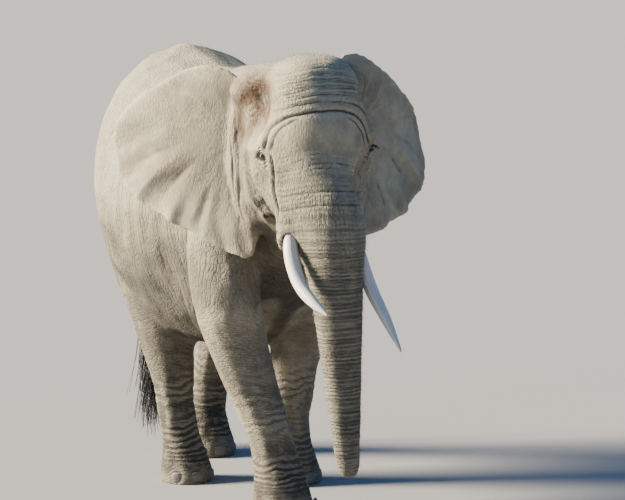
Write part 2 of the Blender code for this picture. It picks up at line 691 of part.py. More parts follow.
def build():
    for old in list(bpy.data.objects):
        bpy.data.objects.remove(old)
    collection = bpy.data.collections.new("african_elephant")
    bpy.context.scene.collection.children.link(collection)
    slots = {name: material(name) for name in COLOURS}

    flesh = fused_flesh()
    carve(flesh)
    flesh = thinned(flesh)
    tree = tree_of(flesh)

    # The ears and tail stand a cut clear of the flesh, so they are cut by a skin that is a little larger.
    clear = swollen(flesh, CUT)
    ears = []
    for name, side in (("right", -1), ("left", 1)):
        sheet = ear("ear_" + name, side, EAR_OUTLINES[name], EAR_SWEEP[name], EAR_CAMBER[name])
        ears.append(main_body(boolean(sheet, clear, "DIFFERENCE")))
    rump_tail = main_body(boolean(tail(), clear, "DIFFERENCE"))
    discard(clear)

    eyes = [triangulated(eye(side, tree)) for side in (-1, 1)]
    tusks = [triangulated(tusk(side)) for side in (-1, 1)]
    nails = [triangulated(nail(leg, number, angle, tree)) for leg in LEGS
             for number, angle in enumerate(NAIL_ANGLES[leg[:4]], start=1)]
    for piece in eyes + tusks + nails:
        cutter = swollen(piece, SOCKET_GAP)
        boolean(flesh, cutter, "DIFFERENCE")
        discard(cutter)

    for node in parted(flesh).values():
        finish(node, collection, slots["hide"])
    for node in ears + [rump_tail]:
        finish(node, collection, slots["hide"])
    for node in eyes:
        finish(node, collection, slots["eye"])
    for node in tusks:
        finish(node, collection, slots["ivory"])
    for node in nails:
        finish(node, collection, slots["nail"])
    finish(tail_tuft(), collection, slots["hair"])


build()
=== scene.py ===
"""Looks of a life-size African elephant: its skin with folds, eyes, tusks, nails and hair, and the stage."""

import json
import math

import bmesh
import bpy
import numpy as np
from bpy.props import FloatProperty, FloatVectorProperty, IntProperty, PointerProperty
from mathutils import Matrix, Vector
from mathutils.bvhtree import BVHTree


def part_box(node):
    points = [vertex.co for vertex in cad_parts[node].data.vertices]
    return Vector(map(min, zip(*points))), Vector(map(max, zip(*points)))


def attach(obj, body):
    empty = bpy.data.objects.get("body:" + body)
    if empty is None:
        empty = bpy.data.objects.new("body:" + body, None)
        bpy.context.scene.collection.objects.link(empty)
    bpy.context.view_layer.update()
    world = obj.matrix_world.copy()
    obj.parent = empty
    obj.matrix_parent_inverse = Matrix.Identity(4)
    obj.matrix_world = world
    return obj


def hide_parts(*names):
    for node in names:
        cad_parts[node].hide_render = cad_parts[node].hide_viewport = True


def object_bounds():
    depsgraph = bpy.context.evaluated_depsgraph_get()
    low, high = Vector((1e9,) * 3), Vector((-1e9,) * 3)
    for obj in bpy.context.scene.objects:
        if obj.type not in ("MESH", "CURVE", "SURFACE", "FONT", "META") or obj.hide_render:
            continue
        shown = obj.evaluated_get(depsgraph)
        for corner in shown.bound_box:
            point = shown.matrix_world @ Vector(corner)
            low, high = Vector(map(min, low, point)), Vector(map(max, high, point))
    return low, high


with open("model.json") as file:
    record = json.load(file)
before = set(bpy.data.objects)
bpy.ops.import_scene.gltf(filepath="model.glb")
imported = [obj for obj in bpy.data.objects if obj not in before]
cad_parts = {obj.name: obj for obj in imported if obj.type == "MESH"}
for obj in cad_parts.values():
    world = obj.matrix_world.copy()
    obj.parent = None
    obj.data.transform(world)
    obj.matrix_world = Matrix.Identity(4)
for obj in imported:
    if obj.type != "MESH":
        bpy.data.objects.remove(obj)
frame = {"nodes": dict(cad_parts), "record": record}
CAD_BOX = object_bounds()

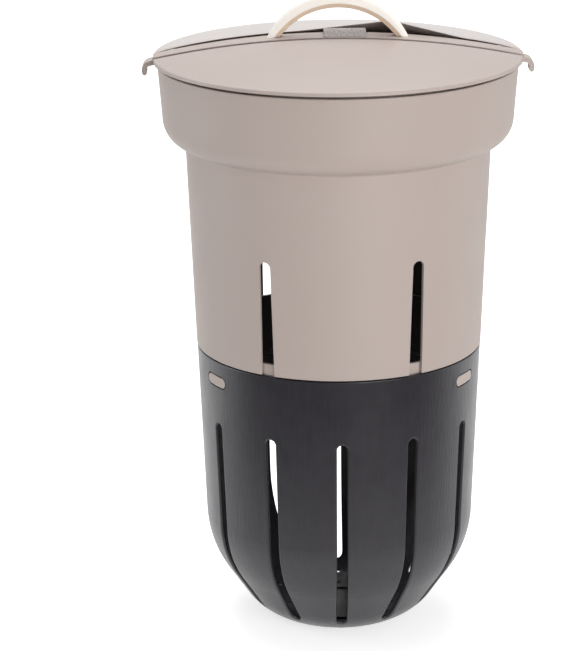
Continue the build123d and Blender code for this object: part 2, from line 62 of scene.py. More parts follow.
camera_data = bpy.data.cameras.new("photo_camera")
camera_data.sensor_width = SENSOR_MM
camera_data.lens = LENS_MM
camera = bpy.data.objects.new("photo_camera", camera_data)
right = Vector((0.99995, -0.00546, -0.00872)).normalized()
forward = Vector((0.00265, 0.95564, -0.29454)).normalized()
up = right.cross(forward).normalized()
camera_place = Matrix.Translation((-0.0539, -2.2921, 0.9730))
camera.matrix_world = camera_place @ Matrix((right, up, -forward)).transposed().to_4x4()
bpy.context.scene.collection.objects.link(camera)
bpy.context.scene.camera = camera
print("camera %.2f m from the vessel's axis" % camera.location.xy.length)

# %% [markdown]
# ## Helpers for node trees
# Every material and every shape below is a small graph of nodes. A few short functions keep the graphs readable. One
# makes a Math node, one eases a value from one number to another, and two say where a point lies on its own piece.

# %% Node helpers


def calc(tree, operation, *values, clamp=False):
    """One Math node. Each value is a number or a socket."""
    node = tree.nodes.new("ShaderNodeMath")
    node.operation = operation
    node.use_clamp = clamp
    for socket, value in zip(node.inputs, values):
        if isinstance(value, (int, float)):
            socket.default_value = value
        else:
            tree.links.new(value, socket)
    return node.outputs[0]


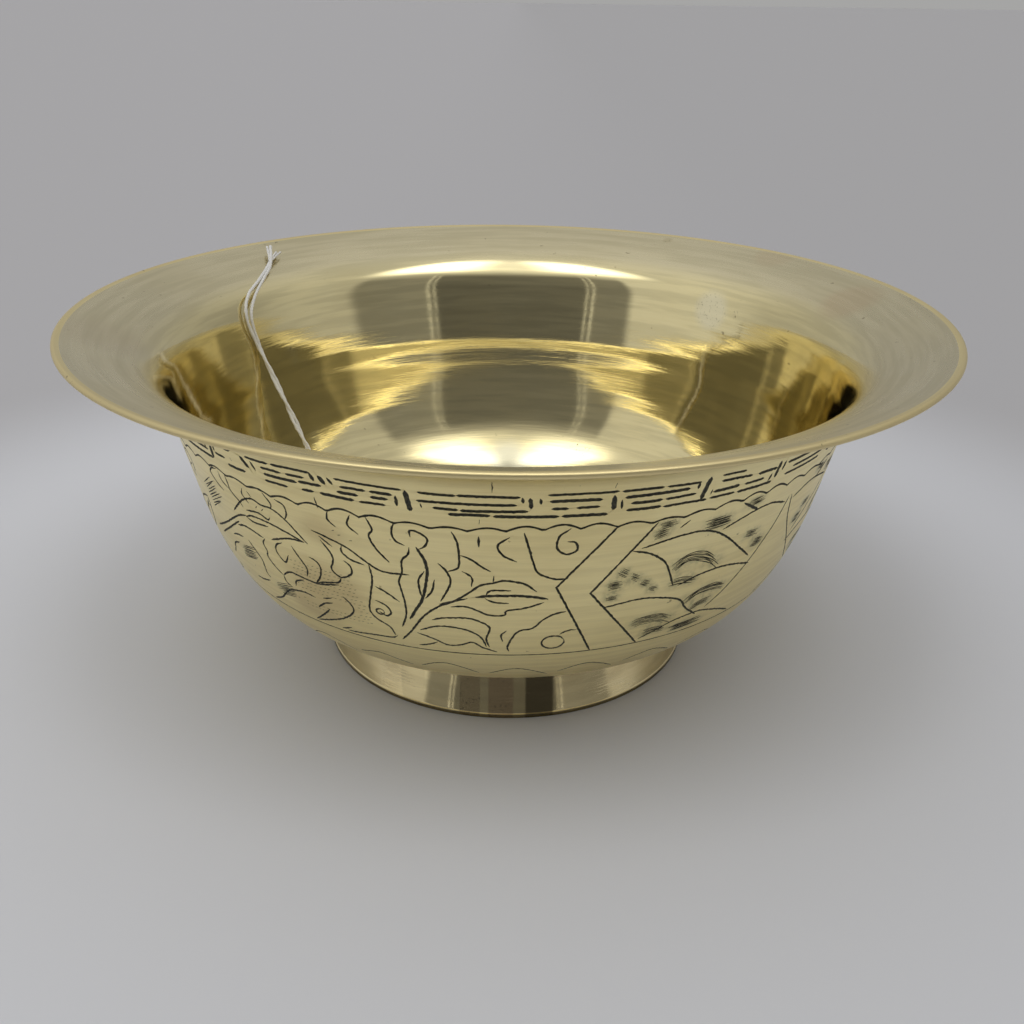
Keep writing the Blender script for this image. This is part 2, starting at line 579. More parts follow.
def draw_foliage(offset):
    """The bird among leaves, and the part of the panel past the bird's neck."""
    motifs = (LEFT_CLOUDS, BIRD_HEAD, BIRD_BREAST, BIRD_WING, UPPER_CLOUDS, TALL_LEAF, SPRAY, BRANCH)
    for motif in motifs:
        for points in motif:
            cut(shifted(points, offset))
    for points, width in ((STEM, FRAME_WIDTH), (TALL_LEAF_SPINE, BOLD_WIDTH), (RIB, BOLD_WIDTH)):
        cut(shifted(points, offset), width)
    cut(shifted([(-6.2, 91), (-6.2, 87.8)], offset), 0.8, smooth=False)
    circle((13.5 + offset, 54.8), 3.2)
    circle((-34.2 + offset, 62.6), 1.2)
    feather_hatch(offset)
    for base, tip, belly, veins in (
        ((-116, 62), (-101, 78), 0.2, 3),
        ((-118, 60), (-104, 57), 0.22, 2),
        ((-121, 63), (-126, 82), 0.19, 3),
        ((-124, 60), (-140, 66), 0.2, 3),
        ((-122, 57), (-134, 51.5), 0.18, 2),
    ):
        leaf(*shifted([base, tip], offset), belly, veins)
    cut(shifted([(-108, 50.6), (-114, 55), (-120, 61), (-124, 68)], offset), FRAME_WIDTH)
    for u, s, radius, start, turns in (
        (-108, 87.6, 4.2, -60, 1.2),
        (-120, 89, 3.6, 200, -1.2),
        (-134, 87.5, 4.4, -40, 1.25),
        (-146, 60, 3.4, 120, 1.1),
    ):
        curl((u + offset, s), radius, start, turns)
    for points in (
        [(-113, 92.6), (-114, 88), (-111, 84), (-106, 82.5)],
        [(-128, 92.6), (-127, 88.4), (-130, 84), (-136, 81.5), (-140, 76)],
        [(-98, 56), (-101, 52.4), (-106, 50.6)],
        [(-145.5, 67), (-141, 71), (-136, 73)],
    ):
        cut(shifted(points, offset))


def scribe_ticks():
    """Stray upright scratches by the fret: where, from and to what height, the lean and the width."""
    for u, low, high, lean, width in (
        (-3, 103.8, 108, 0.1, 0.3),
        (24, 104.2, 106, 0.1, 0.26),
        (-6, 94.6, 96, 0.1, 0.3),
        (-46, 93.2, 96.2, -0.3, 0.5),
    ):
        cut([(u, low), (u + lean, high)], width, smooth=False)


def draw_all():
    key_fret()
    borders()
    for offset in (0, -HALF_ROUND):
        draw_scenery(offset)
        draw_foliage(offset)
    scribe_ticks()


# ---------------------------------------------------------------- cutting the drawing into the strip

# In millimetres: how deep a cut goes, how far apart the plain wall's points are, how near the cuts come to the
# strip's join, how near those points come to a cut, and how far from a point its cuts are looked for
GROOVE_DEPTH = 0.26
GRID_ROUND, GRID_UP = 3.1, 2.4
SEAM_GAP = 0.6
CUT_GAP = 0.9
CUT_REACH = 1.4


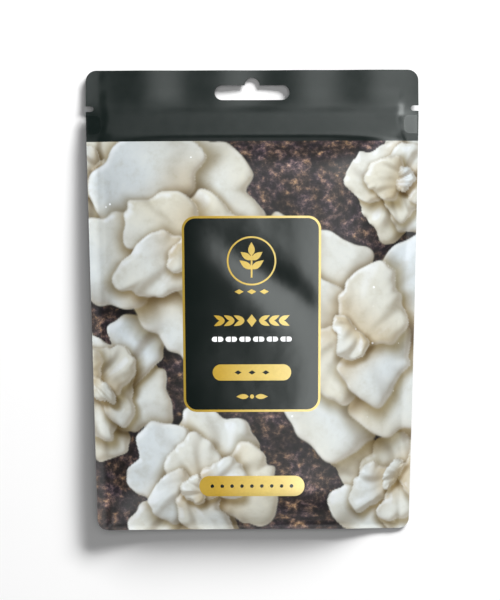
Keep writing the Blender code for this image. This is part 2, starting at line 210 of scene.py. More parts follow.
# Where each tone of a petal comes in: from what value, over what range, and how much at most.
# Then the shares of its mixes of tones.
DEEP, RIM = (-0.30, 1.15, 0.85), (0.86, 0.12, 0.45)
LIT, GLOWING = (0.28, 0.60, 1.0), (0.90, 0.12, 0.55)
OWN_TONE, UNLIT_TAN, RIM_GLOW = 0.6, 0.62, 0.5

# The petals' colours, and the tint of the shadow that each casts.
IVORY = np.array([0.56, 0.55, 0.465])
COOL = np.array([0.51, 0.565, 0.60])
WARM = np.array([0.42, 0.35, 0.225])
TAN = np.array([0.155, 0.115, 0.055])
GLOW = np.array([0.72, 0.77, 0.83])
SHADOW_TINT = np.array([0.46, 0.38, 0.24])

# The dark films' reflections are faintly green, and every film has slow ripples and fine grain.
GREENISH = (0.95, 1.0, 0.985)
RIPPLE_SCALE, RIPPLE_DEPTH = 95.0, 0.0012
GRAIN_SCALE, GRAIN_DEPTH = 2600.0, 0.00006
GRAIN_STRENGTH = 0.05
COAT_ROUGHNESS = 0.12

# The gold runs from deep on the left to pale on the right, over twice this width: a painted
# sheen, pale where the light falls from the right.
GOLD_SHEEN_HALF_WIDTH = 0.029

# Spacing of the mesh's points, how close a grid point may come to a line, and steps of curves.
PRINT_PITCH = 0.00058
HEADER_PITCH = 0.00085
BACK_PITCH = 0.0035
EDGE_PITCH = 0.00055
CLOSEST_SHARE, CLOSEST_PITCH = 0.62, PRINT_PITCH * 1.3
FIRST_ROW_SHARE = 0.43
LEAST_ARC_STEPS, LEAF_STEPS, BEAD_LINES = 5, 12, 4
SAME_POINT = 1e-7

# The angle, in degrees, from which an edge of the skin is sharp.
SHARP_FROM = 50

# The camera looks straight down at a frame this high at the seam's height, slightly turned.
FRAME_HEIGHT = 0.2522
CAMERA_OVER, CAMERA_TURN = (-0.0012, -0.00025), -0.0037
LENS = 150.0
SENSOR = 36.0

# Lights: place, size, power, the group that each lights, and whether it looks straight down.
LIGHTS = {
    "softbox": ((0.29, 0.15, 1.20), (0.50, 3.00), 19.8, "pouch", True),
    "key": ((1.00, 1.25, 1.45), (0.60, 0.60), 28.0, "pouch", False),
    "fill": ((-0.90, -1.30, 1.20), (1.00, 1.00), 16.0, "pouch", False),
    "floor_key": ((1.12, 1.66, 0.95), (1.30, 0.60), 104.0, "floor", False),
    "floor_fill": ((0.0, 0.0, 2.0), (2.0, 2.0), 12.0, "floor", True),
}
ROOM_LIGHT, SEEN_LIGHT = 0.05, 1.0
FLOOR_HALF_SIZE, FLOOR_DROP = 4.0, 0.0002


def smooth_step(share):
    """0 to 1 over shares from 0 to 1, level at both ends."""
    share = np.clip(share, 0.0, 1.0)
    return share * share * (3.0 - 2.0 * share)


def falling(share, power):
    """1 up to share 0, then ever steeper down through 0 at share 1 and below it."""
    return 1.0 - np.maximum(share, 0.0) ** power


def together(sides, ends):
    """The product of two falls, or the lower of them where either is below 0."""
    lower = np.minimum(sides, ends)
    return np.where(lower > 0.0, sides * ends, lower)


def half_width(y):
    """Half the pouch's width, even above the notches and narrowing below them to the foot."""
    share = np.maximum(0.0, (NOTCH_Y - y) / (NOTCH_Y - BOTTOM))
    return HEADER_HALF_WIDTH + (BOTTOM_HALF_WIDTH - HEADER_HALF_WIDTH) * share


def smooth_max(a, b, blend):
    """The larger of two heights, with the corner between them rounded off."""
    share = np.clip(0.5 + 0.5 * (a - b) / blend, 0.0, 1.0)
    return b + (a - b) * share + blend * share * (1.0 - share)


def foot_twist(x, y):
    """How far the seam is lifted at the foot's left corner, or lowered at its right corner."""
    lift = FOOT_LIFT * np.maximum(0.0, -x / BOTTOM_HALF_WIDTH) ** 3
    dip = FOOT_DIP * smooth_step((x - DIP_FROM_X) / (DIP_TO_X - DIP_FROM_X))
    return (lift - dip) * smooth_step((TWIST_FROM_Y - y) / (TWIST_FROM_Y - BOTTOM))


def seam_height(x, y):
    """The height where the films meet: bowed and waved in the header, twisted at the foot."""
    held = SEAM_AT_ENDS + SEAM_RISE * np.sin(math.pi * (TOP - y) / HEIGHT)
    bow = HEADER_BOW * smooth_step((y - PRINT_TOP) / (SLOT_Y - PRINT_TOP))
    wave = WAVE_HEIGHT * np.cos(2 * math.pi * (x - WAVE_CREST_X) / WAVE_LENGTH)
    sag = HEADER_SAG * (1.0 - smooth_step(np.abs(x) / SAG_REACH))
    in_header = smooth_step((y - ZIP_TOP) / (SLOT_Y - ZIP_TOP))
    return held - bow + (wave - sag) * in_header + foot_twist(x, y)


def pocket_depth(x, y):
    """How far a point lies inside the side seals' inner edges."""
    return half_width(y) - SIDE_SEAL - np.abs(x)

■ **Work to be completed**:
Show every line from the entries above in which the word "depsgraph" appears.

■ **Complete response**:
    depsgraph = bpy.context.evaluated_depsgraph_get()
        shown = obj.evaluated_get(depsgraph)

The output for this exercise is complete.